---------- Data

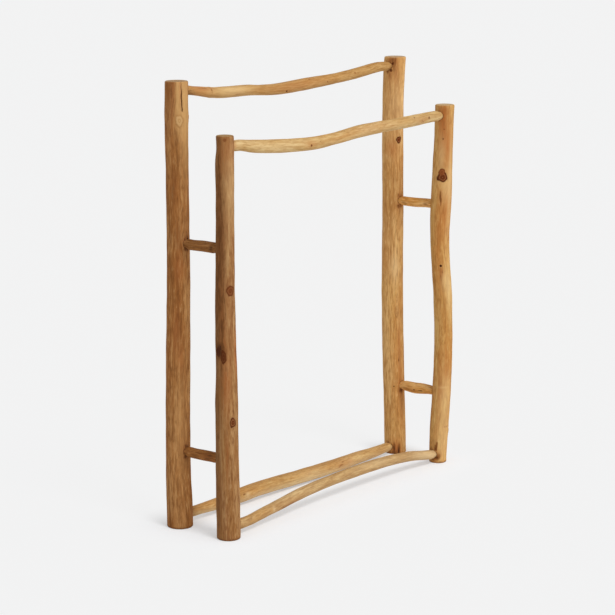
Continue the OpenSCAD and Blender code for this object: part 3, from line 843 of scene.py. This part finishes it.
# The branches. A tint multiplies the palette's red, green and blue, and the marks have places in
# mm along the branch in the frame, sizes in mm and directions in degrees round it:
# knots: (place, direction, half width, half length, darkness, swelling, redness, rings)
# cracks: (start, end, direction there and here, half width, depth, how fast it opens at the
#     start and at the end)
# patches: (place, direction, half width, half length, darkness or minus paleness, redness)
# steps: (place, height, half length)
rearLeftPost = {
    "node": "rear_left_post", "finish": "peeledTeakRearLeft", "seed": 11, "lumps": 0.5,
    "tint": (1.01, 1.03, 1.35),
    "look": {**brownTeak, "knotPale": "#DDB680", "knotRim": "#94602C"},
    "knots": [(825, 236, 8, 12, 0.42, 1.4, -0.8, 0.85),
              (830, 309, 4, 5, 0.3, 3.0, 0.5, 0.5), (655, 70, 7, 9, 0.9, 0.9, 0.7, 0.6),
              (262, 118, 4.5, 6, 0.9, 0.7, 0.5, 0.5)],
    "cracks": [(918, 839, 244, 251, 0.9, 2.2, 1.5, 12), (470, 395, 88, 92, 0.4, 0.6, 3, 3)],
    "patches": [(885, 264, 12, 70, -0.6, 0.0), (875, 229, 4, 50, -0.55, 0.0),
                (800, 275, 14, 90, -0.5, 0.0), (826, 238, 10, 22, -0.5, 0.0),
                (690, 205, 7, 50, 0.25, 0.1), (600, 222, 6, 40, 0.25, 0.1),
                (405, 212, 8, 50, 0.2, 0.3), (200, 235, 14, 150, -0.25, 0.1),
                (530, 225, 9, 30, 0.1, 0.3), (350, 236, 5, 22, 0.1, 0.3),
                (171, 261, 5, 6, 0.75, 0.3), (149, 259, 5, 5, 0.75, 0.3),
                (571, 262, 5, 4, 0.55, 0.2),
                (880, 205, 5, 60, 0.25, 0.3), (860, 180, 9, 90, 0.25, 0.1),
                (890, 240, 2.5, 30, 0.1, 0.5)],
    "runOut": 0.9,
}
makeBranch(rearLeftPost)

frontLeftPost = {
    "node": "front_left_post", "finish": "peeledTeakFrontLeft", "seed": 23, "lumps": 0.5,
    "tint": (0.95, 0.955, 1.085),
    "look": {**brownTeak, "main": "#9A6B39", "second": "#A37543", "warm": "#98633A",
             "pale": "#BE9660", "streak": "#7B4E28", "stain": "#683F1D", "bleached": "#D2AA70"},
    "knots": [(796, 220, 3, 3.5, 0.6, 1.0, 0.9, 0.0), (503.5, 252, 8, 10, 0.9, 0.8, 0.9, 0.35),
              (242.5, 252, 6.5, 9, 0.95, 0.9, 0.85, 0.7), (383, 172, 6, 9, 0.8, 0.6, 0.2, 0.0),
              (374, 207, 5.5, 13, 0.95, 0.6, 0.4, 0.2), (590, 62, 6, 8, 0.9, 0.9, 0.8, 0.6),
              (118, 96, 4, 5.5, 0.9, 0.7, 0.6, 0.4)],
    "cracks": [(287, 252, 259, 256, 0.35, 0.8, 3, 3), (405, 352, 290, 286, 0.4, 0.6, 3, 3),
               (440, 412, 288, 290, 0.3, 0.5, 3, 3)],
    # the first two patches are painted shade: the side at about 160 degrees darker nearly all the
    # way up
    "patches": [(530, 165, 17, 240, 0.5, 0.0), (150, 162, 13, 260, 0.4, 0.0),
                (770, 178, 6, 120, 0.35, 0.1), (600, 198, 8, 110, 0.35, 0.0),
                (440, 203, 8, 90, 0.35, 0.3), (380, 287, 5, 40, 0.0, 0.7),
                (325, 223, 8, 60, 0.12, 0.45), (700, 262, 14, 70, -0.4, 0.0),
                (770, 235, 20, 40, 0.1, 0.25), (180, 222, 3, 60, 0.3, 0.3),
                (386, 182, 11, 14, 0.97, 0.4)],
    "runOut": 0.6,
}
makeBranch(frontLeftPost)

rearRightPost = {
    "node": "rear_right_post", "finish": "peeledTeakRearRight", "seed": 37, "lumps": 0.45,
    "tint": (1.115, 1.21, 1.525),
    "look": {**honeyTeak, "sawn": "#B29063"},
    "knots": [(718, 251, 6, 7, 1.0, 1.0, 0.75, 0.8), (571, 247, 1.6, 1.6, 0.9, 0.5, 0.5, 0.0),
              (158.5, 217, 1.6, 1.6, 0.8, 0.5, 0.0, 0.0), (331, 241, 4, 13, 0.15, 0.6, 0.5, 0.5),
              (886, 206, 2.4, 3.6, 0.95, 0.3, 0.2, 0.0), (871, 199, 3.0, 3.0, 0.9, 0.3, 0.3, 0.0),
              (455, 78, 6, 7.5, 0.95, 0.9, 0.7, 0.7), (742, 112, 4, 5, 0.9, 0.7, 0.8, 0.4)],
    "cracks": [(915, 872, 222, 222, 0.25, 0.4, 3, 3), (318, 262, 96, 93, 0.4, 0.6, 3, 3),
               (250, 205, 250, 247, 0.3, 0.4, 3, 3)],
    "patches": [(14, 211, 3, 13, 0.95, 0.5), (12, 238, 2.8, 14, 0.9, 0.5),
                (12, 225, 9, 14, 0.45, 0.8), (3, 205, 16, 5, 0.7, 0.3),
                (893, 196, 8, 8, 0.55, 0.5), (880, 214, 3, 18, 0.5, 0.4),
                (893, 218, 3, 9, 0.55, 0.5), (868, 228, 3, 24, 0.35, 0.5),
                (594, 256, 6, 6, 0.45, 0.4), (570, 254, 8, 7, 0.5, 0.5),
                (148, 259, 7, 5, 0.8, 0.4),
                (860, 196, 5, 12, 0.4, 0.4), (700, 214, 13, 20, 0.1, 0.4),
                (250, 252, 5, 90, 0.2, 0.35), (120, 262, 8, 60, 0.3, 0.2),
                (800, 240, 30, 60, -0.2, 0.0), (430, 232, 12, 30, -0.35, 0.0)],
    "runOut": 0.9,
}
makeBranch(rearRightPost)

frontRightPost = {
    "node": "front_right_post", "finish": "peeledTeakFrontRight", "seed": 41, "lumps": 0.5,
    "tint": (1.013, 1.043, 1.137),
    "look": {**honeyTeak, "main": "#BC8545", "second": "#C6904C", "warm": "#BE7A3A",
             "pale": "#DAB26C", "blotches": 0.65},
    "knots": [(646, 218, 11, 10, 1.0, 0.9, 0.6, 0.6), (655, 213, 6.5, 11, 0.95, 0.3, 0.9, 0.3),
              (751, 217, 1.5, 1.5, 0.6, 0.5, 0.4, 0.0), (730, 213, 1.8, 1.9, 0.9, 0.5, 0.2, 0.0),
              (449.5, 216, 3.0, 3.0, 1.0, 0.4, 0.0, 0.0), (72, 309, 5, 6, 0.2, 3.2, 0.5, 0.5),
              (352, 84, 7, 8, 0.95, 0.9, 0.7, 0.6), (610, 40, 4, 5, 0.9, 0.7, 0.6, 0.4)],
    "cracks": [(622, 584, 209, 211, 0.8, 0.8, 3, 2), (606, 580, 217, 213, 0.4, 0.5, 3, 3),
               (444, 430, 218, 226, 0.35, 0.5, 3, 3), (56, 26, 206, 204, 1.2, 0.3, 3, 6),
               (48, 28, 196, 195, 1.0, 0.3, 3, 6)],
    "patches": [(705, 246, 10, 50, 0.05, 0.5), (772, 204, 12, 30, 0.2, 0.75),
                (728, 222, 16, 44, 0.1, 0.65), (792, 212, 12, 12, 0.12, 0.5),
                (690, 206, 9, 36, -0.4, 0.0), (640, 268, 6, 110, -0.5, 0.0),
                (647, 220, 24, 20, -0.22, 0.0), (560, 250, 25, 70, 0.0, 0.45),
                (604, 211, 5, 22, 0.12, 0.4), (400, 262, 9, 55, -0.5, 0.0),
                (620, 240, 12, 30, -0.38, 0.0), (436, 220, 5, 10, 0.2, 0.5),
                (415, 235, 9, 22, -0.4, 0.0), (425, 212, 2, 22, 0.4, 0.3),
                (200, 235, 20, 60, 0.0, 0.4), (176, 226, 11, 2.2, -0.4, 0.0),
                (166, 214, 7, 10, 0.15, 0.3), (150, 240, 18, 50, -0.35, 0.0),
                (84.5, 268, 12, 2.5, 0.25, 0.5), (60, 255, 22, 60, -0.4, 0.0),
                (20, 222, 7, 7, 0.5, 0.4), (13, 209, 5, 5, 0.9, 0.3),
                (12, 182, 10, 10, 0.5, 0.3)],
    "runOut": 0.8,
}
makeBranch(frontRightPost)

rearTopRail = {
    "node": "rear_top_rail", "finish": "rubbedTeakRearTop", "seed": 53, "lumps": 0.4,
    "tint": (1.02, 1.065, 1.335),
    "look": {**paleTeak, "main": "#B08144", "second": "#BA8E4E", "warm": "#B27A34",
             "pale": "#D2AA66", "streak": "#95632B", "bleached": "#DAB676",
             "bands": 0.35, "strokes": 0.35},
    "knots": [(-37, 207, 1.9, 2.6, 1.0, 0.6, 0.4, 0.0), (98, 186, 1.8, 2.0, 0.7, 0.4, 0.8, 0.0),
              (197, 160, 2.2, 2.6, 0.6, 0.4, 0.9, 0.0), (84, 12, 2.6, 3.6, 0.9, 0.5, 0.6, 0.4),
              (40, 128, 1.6, 2.0, 0.6, 0.4, 0.9, 0.0)],
    "patches": [(-200, 165, 14, 50, -0.5, 0.0), (-290, 132, 6, 24, 0.3, 0.7),
                (-300, 175, 30, 34, 0.0, 0.3), (-330, 215, 8, 25, 0.45, 0.1),
                (-264, 142, 8, 1.8, 0.45, 0.5), (-186, 205, 3, 12, 0.35, 0.2),
                (10, 170, 14, 110, 0.0, 0.3), (330, 215, 8, 12, 0.6, 0.0)],
    "steps": [(-262, 0.5, 5)],
}
makeBranch(rearTopRail)

frontTopRail = {
    "node": "front_top_rail", "finish": "rubbedTeakFrontTop", "seed": 67, "lumps": 0.4,
    "tint": (0.99, 1.02, 1.235),
    "look": paleTeak,
    "knots": [(-109, 189, 2.2, 2.6, 0.9, 0.4, 0.5, 0.0), (236, 138, 2.4, 2.6, 0.7, 0.4, 0.5, 0.0),
              (286, 172, 2.8, 3.0, 0.75, 0.4, 0.4, 0.0), (261, 190, 3.0, 1.2, 0.6, 0.2, 0.3, 0.0),
              (-172, 8, 2.8, 4.0, 0.9, 0.5, 0.6, 0.4), (266, 200, 2.5, 1.0, 0.5, 0.2, 0.3, 0.0),
              (-80, 162, 1.2, 1.6, 0.5, 0.2, 0.5, 0.0)],
    "patches": [(-336, 163, 10, 5, 0.05, 0.4), (-109, 178, 8, 18, 0.05, 0.35),
                (60, 170, 14, 120, 0.0, 0.25), (262, 190, 7, 20, 0.2, 0.3)],
}
makeBranch(frontTopRail)

rearBottomRail = {
    "node": "rear_bottom_rail", "finish": "rubbedTeakRearBottom", "seed": 71, "lumps": 0.45,
    "tint": (1.017, 1.036, 1.26),
    "look": {**paleTeak, "main": "#BB8F51", "second": "#C59D5A", "warm": "#C0843C",
             "pale": "#DAB874", "streak": "#9E6E36"},
    "knots": [(-176, 158, 1.5, 4.0, 0.6, 0.5, 0.3, 0.0), (30, 18, 3.4, 5.0, 0.9, 0.6, 0.6, 0.5),
              (143, 168, 2, 5, 0.4, 0.5, 0.6, 0.0), (150, 148, 1.6, 5, 0.4, 0.5, 0.6, 0.0),
              (136, 180, 1.5, 4, 0.35, 0.5, 0.6, 0.0)],
    "patches": [(178, 168, 8, 9, -0.15, 0.45), (-165, 170, 5, 6, -0.4, 0.0),
                (-325, 160, 30, 12, 0.15, 0.1), (40, 165, 12, 50, -0.2, 0.0),
                # the two patches at 0 that run the whole rail are painted shade along its top and
                # painted light from the floor along its underside
                (150, 160, 12, 22, 0.1, 0.3), (0, 104, 8, 360, 0.3, 0.1),
                (0, 214, 8, 360, -0.5, 0.0)],
}
makeBranch(rearBottomRail)

frontBottomRail = {
    "node": "front_bottom_rail", "finish": "rubbedTeakFrontBottom", "seed": 83, "lumps": 0.4,
    "tint": (1.02, 1.05, 1.3),
    "look": {**paleTeak, "main": "#B28B54", "second": "#BC965A", "warm": "#BC8A44",
             "pale": "#D2B274", "streak": "#987040"},
    "knots": [(-300, 150, 4, 6, 0.12, 0.6, 0.5, 0.3)],
    "patches": [(-172, 204, 6, 36, 0.45, 0.3), (-224, 176, 6, 4, -0.35, 0.0),
                (120, 140, 10, 60, -0.2, 0.0), (300, 180, 14, 50, -0.35, 0.1)],
}
makeBranch(frontBottomRail)

darkRung = {
    **brownTeak, "main": "#824E20", "second": "#8C5626", "warm": "#7C471B", "pale": "#A66E3A",
    "streak": "#5C3414", "stain": "#4A2A12", "bands": 0.5, "strokes": 0.45,
}
goldRung = {
    **honeyTeak, "main": "#D69A4A", "second": "#DEA455", "pale": "#ECC47E",
    "streak": "#A66A2C", "stain": "#85531F", "bands": 0.65, "strokes": 0.55,
}
rungs = [
    {"node": "left_upper_rung", "finish": "peeledTeakLeftUpper", "seed": 97, "lumps": 0.35,
     "tint": (1.11, 1.3, 1.76),
     "look": darkRung, "patches": [(-34, 265, 12, 6, 0.5, 0.0)]},
    {"node": "left_lower_rung", "finish": "peeledTeakLeftLower", "seed": 101, "lumps": 0.35,
     "tint": (1.075, 1.185, 1.63),
     "look": {**darkRung, "main": "#915824", "second": "#9A612B", "pale": "#B87E42"},
     "patches": [(-25, 270, 10, 14, 0.4, 0.3)]},
    {"node": "right_upper_rung", "finish": "peeledTeakRightUpper", "seed": 103, "lumps": 0.35,
     "tint": (1.095, 1.11, 1.29),
     "look": goldRung, "patches": [(30, 255, 6, 10, 0.35, 0.2), (-25, 262, 7, 8, 0.3, 0.3)]},
    {"node": "right_lower_rung", "finish": "peeledTeakRightLower", "seed": 107, "lumps": 0.35,
     "tint": (1.025, 1.0, 1.1),
     "look": goldRung, "knots": [(0, 262, 1.8, 1.8, 0.8, 0.5, 0.2, 0.0)],
     "cracks": [(-6, -26, 262, 255, 0.45, 0.6, 3, 3)],
     "patches": [(20, 255, 5, 14, 0.3, 0.3)]},
]
for rung in rungs:
    makeBranch(rung)

nailFinish = drawnSteel("drawnSteelNail")
for node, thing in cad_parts.items():
    if node.endswith("_nails"):
        thing.data.materials.clear()
        thing.data.materials.append(nailFinish)
print("nails finished")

--------------------

Work instructions ▸ Reproduce verbatim only this range: the first line of the material through the line that contains "makeBranch(rearLeftPost)", inclusive.

Correct output ▸
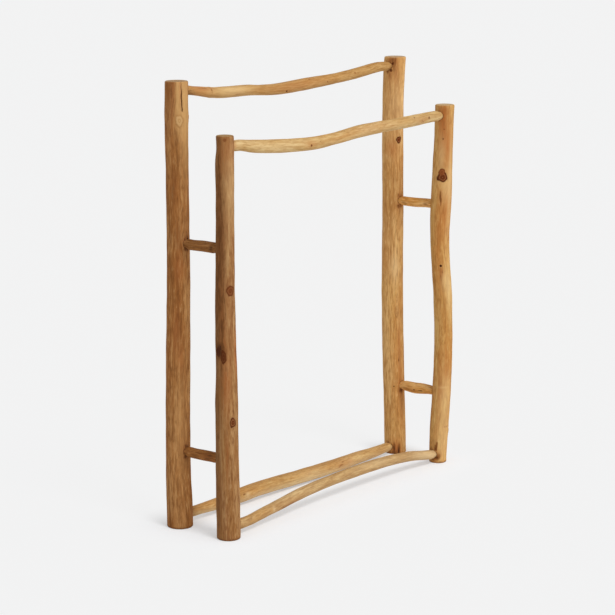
Continue the OpenSCAD and Blender code for this object: part 3, from line 843 of scene.py. This part finishes it.
# The branches. A tint multiplies the palette's red, green and blue, and the marks have places in
# mm along the branch in the frame, sizes in mm and directions in degrees round it:
# knots: (place, direction, half width, half length, darkness, swelling, redness, rings)
# cracks: (start, end, direction there and here, half width, depth, how fast it opens at the
#     start and at the end)
# patches: (place, direction, half width, half length, darkness or minus paleness, redness)
# steps: (place, height, half length)
rearLeftPost = {
    "node": "rear_left_post", "finish": "peeledTeakRearLeft", "seed": 11, "lumps": 0.5,
    "tint": (1.01, 1.03, 1.35),
    "look": {**brownTeak, "knotPale": "#DDB680", "knotRim": "#94602C"},
    "knots": [(825, 236, 8, 12, 0.42, 1.4, -0.8, 0.85),
              (830, 309, 4, 5, 0.3, 3.0, 0.5, 0.5), (655, 70, 7, 9, 0.9, 0.9, 0.7, 0.6),
              (262, 118, 4.5, 6, 0.9, 0.7, 0.5, 0.5)],
    "cracks": [(918, 839, 244, 251, 0.9, 2.2, 1.5, 12), (470, 395, 88, 92, 0.4, 0.6, 3, 3)],
    "patches": [(885, 264, 12, 70, -0.6, 0.0), (875, 229, 4, 50, -0.55, 0.0),
                (800, 275, 14, 90, -0.5, 0.0), (826, 238, 10, 22, -0.5, 0.0),
                (690, 205, 7, 50, 0.25, 0.1), (600, 222, 6, 40, 0.25, 0.1),
                (405, 212, 8, 50, 0.2, 0.3), (200, 235, 14, 150, -0.25, 0.1),
                (530, 225, 9, 30, 0.1, 0.3), (350, 236, 5, 22, 0.1, 0.3),
                (171, 261, 5, 6, 0.75, 0.3), (149, 259, 5, 5, 0.75, 0.3),
                (571, 262, 5, 4, 0.55, 0.2),
                (880, 205, 5, 60, 0.25, 0.3), (860, 180, 9, 90, 0.25, 0.1),
                (890, 240, 2.5, 30, 0.1, 0.5)],
    "runOut": 0.9,
}
makeBranch(rearLeftPost)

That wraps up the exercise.